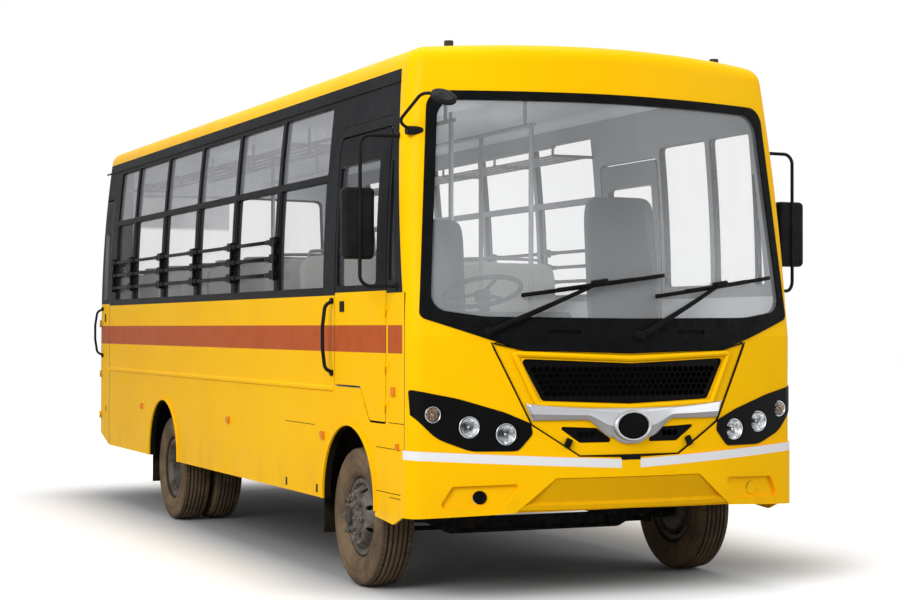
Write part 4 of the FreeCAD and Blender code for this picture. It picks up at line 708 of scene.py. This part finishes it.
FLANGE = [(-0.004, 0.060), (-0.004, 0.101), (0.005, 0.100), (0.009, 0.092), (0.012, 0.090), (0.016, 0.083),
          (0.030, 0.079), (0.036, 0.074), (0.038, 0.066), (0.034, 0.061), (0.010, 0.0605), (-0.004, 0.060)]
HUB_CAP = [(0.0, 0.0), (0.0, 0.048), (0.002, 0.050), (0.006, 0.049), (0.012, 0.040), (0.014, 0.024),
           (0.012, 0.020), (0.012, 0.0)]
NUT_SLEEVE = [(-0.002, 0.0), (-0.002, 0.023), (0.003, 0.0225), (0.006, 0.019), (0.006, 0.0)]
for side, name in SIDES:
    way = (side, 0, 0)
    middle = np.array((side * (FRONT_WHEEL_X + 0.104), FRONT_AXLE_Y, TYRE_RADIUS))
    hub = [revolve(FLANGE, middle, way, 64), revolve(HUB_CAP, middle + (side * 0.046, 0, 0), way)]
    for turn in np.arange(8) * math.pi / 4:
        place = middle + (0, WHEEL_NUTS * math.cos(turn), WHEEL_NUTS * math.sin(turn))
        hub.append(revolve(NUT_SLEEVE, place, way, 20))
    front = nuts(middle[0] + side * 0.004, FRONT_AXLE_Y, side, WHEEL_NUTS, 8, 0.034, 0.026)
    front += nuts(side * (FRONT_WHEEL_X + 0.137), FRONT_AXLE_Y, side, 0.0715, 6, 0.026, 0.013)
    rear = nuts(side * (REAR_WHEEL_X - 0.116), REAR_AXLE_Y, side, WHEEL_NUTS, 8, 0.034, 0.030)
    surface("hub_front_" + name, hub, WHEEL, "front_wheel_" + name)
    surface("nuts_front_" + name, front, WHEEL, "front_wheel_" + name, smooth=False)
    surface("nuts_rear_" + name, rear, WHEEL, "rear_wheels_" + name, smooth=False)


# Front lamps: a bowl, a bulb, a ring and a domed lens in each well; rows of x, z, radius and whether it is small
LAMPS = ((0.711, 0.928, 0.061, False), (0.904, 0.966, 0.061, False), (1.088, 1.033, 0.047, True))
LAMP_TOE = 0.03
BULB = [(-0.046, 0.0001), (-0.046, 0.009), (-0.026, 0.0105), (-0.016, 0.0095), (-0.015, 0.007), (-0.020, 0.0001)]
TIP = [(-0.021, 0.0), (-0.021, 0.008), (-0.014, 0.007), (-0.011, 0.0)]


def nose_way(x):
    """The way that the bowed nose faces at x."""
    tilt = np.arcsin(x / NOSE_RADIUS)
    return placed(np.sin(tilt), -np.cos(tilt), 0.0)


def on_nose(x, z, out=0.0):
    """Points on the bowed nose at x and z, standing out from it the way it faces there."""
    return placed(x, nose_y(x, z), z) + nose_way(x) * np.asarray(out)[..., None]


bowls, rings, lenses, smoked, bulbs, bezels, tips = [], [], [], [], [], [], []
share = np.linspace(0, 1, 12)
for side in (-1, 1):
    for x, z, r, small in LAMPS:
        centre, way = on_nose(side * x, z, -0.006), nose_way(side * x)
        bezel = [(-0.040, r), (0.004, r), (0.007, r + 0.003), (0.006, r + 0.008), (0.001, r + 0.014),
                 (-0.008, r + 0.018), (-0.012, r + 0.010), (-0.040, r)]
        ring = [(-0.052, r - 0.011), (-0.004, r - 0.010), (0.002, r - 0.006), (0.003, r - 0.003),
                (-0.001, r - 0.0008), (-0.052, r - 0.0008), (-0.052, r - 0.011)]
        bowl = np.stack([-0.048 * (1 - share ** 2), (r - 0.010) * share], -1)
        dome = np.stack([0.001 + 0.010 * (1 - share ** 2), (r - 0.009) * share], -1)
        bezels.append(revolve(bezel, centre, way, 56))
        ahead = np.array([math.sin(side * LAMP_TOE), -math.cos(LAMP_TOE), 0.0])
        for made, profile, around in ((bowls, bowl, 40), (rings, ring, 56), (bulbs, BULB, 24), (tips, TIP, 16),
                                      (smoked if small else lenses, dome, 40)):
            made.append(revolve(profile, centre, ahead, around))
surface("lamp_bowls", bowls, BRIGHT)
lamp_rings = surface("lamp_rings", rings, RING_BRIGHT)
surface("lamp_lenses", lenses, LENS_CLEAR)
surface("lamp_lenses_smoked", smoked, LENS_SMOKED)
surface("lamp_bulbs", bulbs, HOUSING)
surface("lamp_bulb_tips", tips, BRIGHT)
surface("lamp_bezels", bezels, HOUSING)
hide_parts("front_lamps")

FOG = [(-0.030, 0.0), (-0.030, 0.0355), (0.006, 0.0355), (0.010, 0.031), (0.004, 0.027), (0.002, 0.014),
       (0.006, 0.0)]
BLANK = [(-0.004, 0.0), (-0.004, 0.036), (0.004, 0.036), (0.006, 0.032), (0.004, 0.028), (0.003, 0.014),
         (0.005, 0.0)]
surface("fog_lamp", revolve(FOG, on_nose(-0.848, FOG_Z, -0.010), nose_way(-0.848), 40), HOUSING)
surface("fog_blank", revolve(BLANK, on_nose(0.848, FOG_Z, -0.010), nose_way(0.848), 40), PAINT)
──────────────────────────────
### Task directions
Repeat the data precisely, line by line.

### Written response
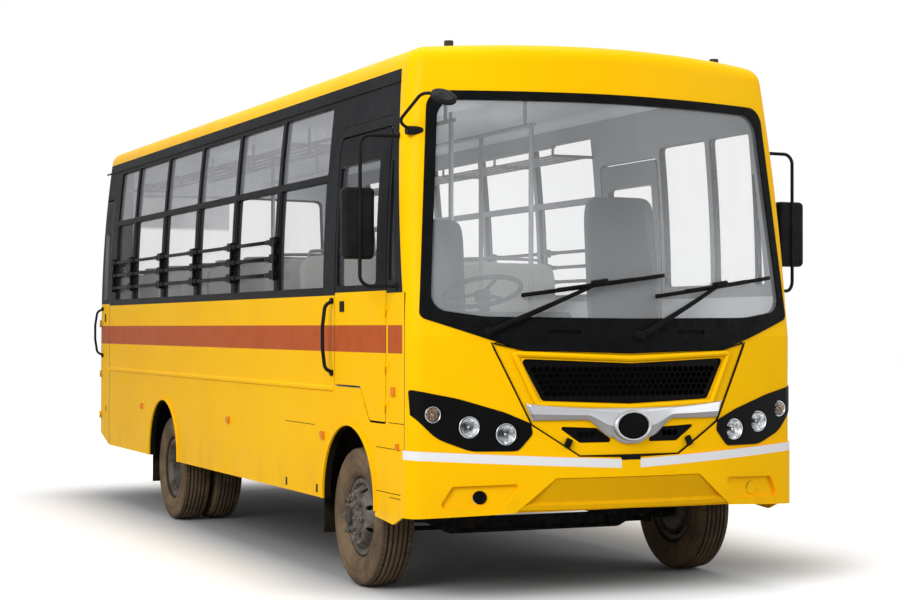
Write part 4 of the FreeCAD and Blender code for this picture. It picks up at line 708 of scene.py. This part finishes it.
FLANGE = [(-0.004, 0.060), (-0.004, 0.101), (0.005, 0.100), (0.009, 0.092), (0.012, 0.090), (0.016, 0.083),
          (0.030, 0.079), (0.036, 0.074), (0.038, 0.066), (0.034, 0.061), (0.010, 0.0605), (-0.004, 0.060)]
HUB_CAP = [(0.0, 0.0), (0.0, 0.048), (0.002, 0.050), (0.006, 0.049), (0.012, 0.040), (0.014, 0.024),
           (0.012, 0.020), (0.012, 0.0)]
NUT_SLEEVE = [(-0.002, 0.0), (-0.002, 0.023), (0.003, 0.0225), (0.006, 0.019), (0.006, 0.0)]
for side, name in SIDES:
    way = (side, 0, 0)
    middle = np.array((side * (FRONT_WHEEL_X + 0.104), FRONT_AXLE_Y, TYRE_RADIUS))
    hub = [revolve(FLANGE, middle, way, 64), revolve(HUB_CAP, middle + (side * 0.046, 0, 0), way)]
    for turn in np.arange(8) * math.pi / 4:
        place = middle + (0, WHEEL_NUTS * math.cos(turn), WHEEL_NUTS * math.sin(turn))
        hub.append(revolve(NUT_SLEEVE, place, way, 20))
    front = nuts(middle[0] + side * 0.004, FRONT_AXLE_Y, side, WHEEL_NUTS, 8, 0.034, 0.026)
    front += nuts(side * (FRONT_WHEEL_X + 0.137), FRONT_AXLE_Y, side, 0.0715, 6, 0.026, 0.013)
    rear = nuts(side * (REAR_WHEEL_X - 0.116), REAR_AXLE_Y, side, WHEEL_NUTS, 8, 0.034, 0.030)
    surface("hub_front_" + name, hub, WHEEL, "front_wheel_" + name)
    surface("nuts_front_" + name, front, WHEEL, "front_wheel_" + name, smooth=False)
    surface("nuts_rear_" + name, rear, WHEEL, "rear_wheels_" + name, smooth=False)


# Front lamps: a bowl, a bulb, a ring and a domed lens in each well; rows of x, z, radius and whether it is small
LAMPS = ((0.711, 0.928, 0.061, False), (0.904, 0.966, 0.061, False), (1.088, 1.033, 0.047, True))
LAMP_TOE = 0.03
BULB = [(-0.046, 0.0001), (-0.046, 0.009), (-0.026, 0.0105), (-0.016, 0.0095), (-0.015, 0.007), (-0.020, 0.0001)]
TIP = [(-0.021, 0.0), (-0.021, 0.008), (-0.014, 0.007), (-0.011, 0.0)]


def nose_way(x):
    """The way that the bowed nose faces at x."""
    tilt = np.arcsin(x / NOSE_RADIUS)
    return placed(np.sin(tilt), -np.cos(tilt), 0.0)


def on_nose(x, z, out=0.0):
    """Points on the bowed nose at x and z, standing out from it the way it faces there."""
    return placed(x, nose_y(x, z), z) + nose_way(x) * np.asarray(out)[..., None]


bowls, rings, lenses, smoked, bulbs, bezels, tips = [], [], [], [], [], [], []
share = np.linspace(0, 1, 12)
for side in (-1, 1):
    for x, z, r, small in LAMPS:
        centre, way = on_nose(side * x, z, -0.006), nose_way(side * x)
        bezel = [(-0.040, r), (0.004, r), (0.007, r + 0.003), (0.006, r + 0.008), (0.001, r + 0.014),
                 (-0.008, r + 0.018), (-0.012, r + 0.010), (-0.040, r)]
        ring = [(-0.052, r - 0.011), (-0.004, r - 0.010), (0.002, r - 0.006), (0.003, r - 0.003),
                (-0.001, r - 0.0008), (-0.052, r - 0.0008), (-0.052, r - 0.011)]
        bowl = np.stack([-0.048 * (1 - share ** 2), (r - 0.010) * share], -1)
        dome = np.stack([0.001 + 0.010 * (1 - share ** 2), (r - 0.009) * share], -1)
        bezels.append(revolve(bezel, centre, way, 56))
        ahead = np.array([math.sin(side * LAMP_TOE), -math.cos(LAMP_TOE), 0.0])
        for made, profile, around in ((bowls, bowl, 40), (rings, ring, 56), (bulbs, BULB, 24), (tips, TIP, 16),
                                      (smoked if small else lenses, dome, 40)):
            made.append(revolve(profile, centre, ahead, around))
surface("lamp_bowls", bowls, BRIGHT)
lamp_rings = surface("lamp_rings", rings, RING_BRIGHT)
surface("lamp_lenses", lenses, LENS_CLEAR)
surface("lamp_lenses_smoked", smoked, LENS_SMOKED)
surface("lamp_bulbs", bulbs, HOUSING)
surface("lamp_bulb_tips", tips, BRIGHT)
surface("lamp_bezels", bezels, HOUSING)
hide_parts("front_lamps")

FOG = [(-0.030, 0.0), (-0.030, 0.0355), (0.006, 0.0355), (0.010, 0.031), (0.004, 0.027), (0.002, 0.014),
       (0.006, 0.0)]
BLANK = [(-0.004, 0.0), (-0.004, 0.036), (0.004, 0.036), (0.006, 0.032), (0.004, 0.028), (0.003, 0.014),
         (0.005, 0.0)]
surface("fog_lamp", revolve(FOG, on_nose(-0.848, FOG_Z, -0.010), nose_way(-0.848), 40), HOUSING)
surface("fog_blank", revolve(BLANK, on_nose(0.848, FOG_Z, -0.010), nose_way(0.848), 40), PAINT)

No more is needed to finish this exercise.